Even if a higher inflation or interest-rate era extends beyond 2025, real estate is better placed to offer inflation protection relative to bond investments due to its steady, stable income streams and mid- to long-term return outperformance. 

These characteristics have allowed institutional capital to leverage real estate in portfolios to create stability. Commercial property investments have transitioned from merely enhancing portfolio returns to offering a combination of diversification, return enhancement and risk protection – supporting the longer-term attractiveness to capital.

The growth and maturation of capital in commercial real estate are leading to better and broader risk-adjusted opportunities while offering more strategies across the risk spectrum – such as, but not limited to, recapitalizations, secondaries, joint ventures or ownerships stakes with operators and the growth of alternative strategies. 

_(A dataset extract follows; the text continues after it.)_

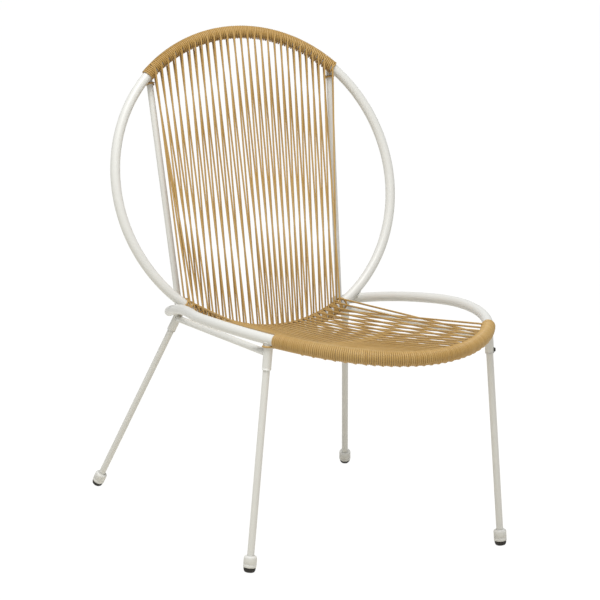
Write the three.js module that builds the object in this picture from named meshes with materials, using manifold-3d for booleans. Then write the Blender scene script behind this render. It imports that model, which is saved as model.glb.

In the current market, liquidity provided by real estate secondaries funds has introduced options for general partners (GPs) to recapitalize, rather than sell, investments. More sophisticated global and regional institutional investors have also become more active in co-investments and joint ventures, partnering more directly with operators and investment managers to expand capital deployment, visibility, control and higher return potential. 

For these reasons, in our view, while the higher rate environment has influenced real estate’s attractiveness to institutional investors today, strategic asset allocation targets into real estate, especially in the long run, are expected to remain stable and, for many, trend higher.